Mais au fond, cette politique du troc mafieux ne fait que refléter une sous-culture, celle du bazar. Il suffit de faire un tour au bazar de Téhéran pour comprendre la stratégie du régime des Mollahs et de ses provinces périphériques comme le Liban. Récemment, le haut-commissaire iranien au Liban, Sayyed Hassan Nasrallah, a très clairement exprimé cela en écartant, d’un revers de main, la frontière internationale libano-syrienne sur laquelle il exerce son bon plaisir tout en laissant à l’armée nationale le soin d’assurer les tâches subalternes de simple police sur ce qui représente l’alpha et l’oméga de la puissance souveraine de l’Etat : la frontière internationale. Sans l’étanchéité de cette dernière, le Liban est de facto sous occupation et le gouvernement actuel serait, techniquement parlant, un gouvernement «de Vichy», fut-il composé d’une brochette de technocrates et d’éminentes figures académiques.
Que faire ? La révolution ? C’est l’unique choix à défaut de se résoudre à célébrer bientôt les funérailles du Grand Liban à l’occasion de son centenaire.
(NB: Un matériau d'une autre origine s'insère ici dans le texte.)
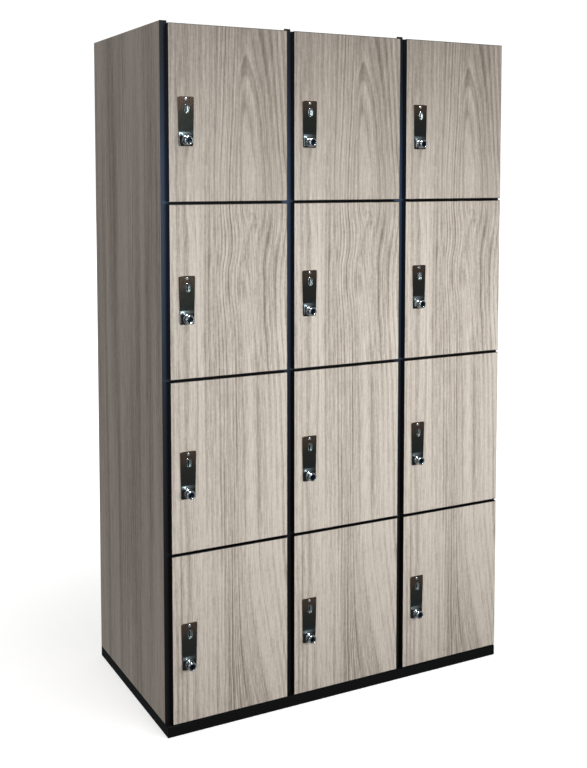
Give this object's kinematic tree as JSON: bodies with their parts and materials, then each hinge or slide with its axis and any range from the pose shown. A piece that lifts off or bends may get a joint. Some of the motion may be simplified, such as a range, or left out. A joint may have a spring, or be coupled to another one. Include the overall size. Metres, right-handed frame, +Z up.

Il n’y a plus que le peuple et l’armée nationale qui peuvent renverser le processus infernal actuel. Le peuple en révolte doit cependant comprendre que son magnifique slogan « Kellon ye3ni kellon/Tous cela veut dire tous sans exception » ne signifie pas que tout homme politique est nécessairement un criminel, ou un ennemi du peuple, mais signifie que toute figure publique est justiciable devant les tribunaux. Il faut demander des comptes à tout le monde sans exception. Vouloir, cependant, diaboliser à tout prix tout homme politique est malsain car cela ouvrirait la porte au populisme radical et, donc, à la dictature.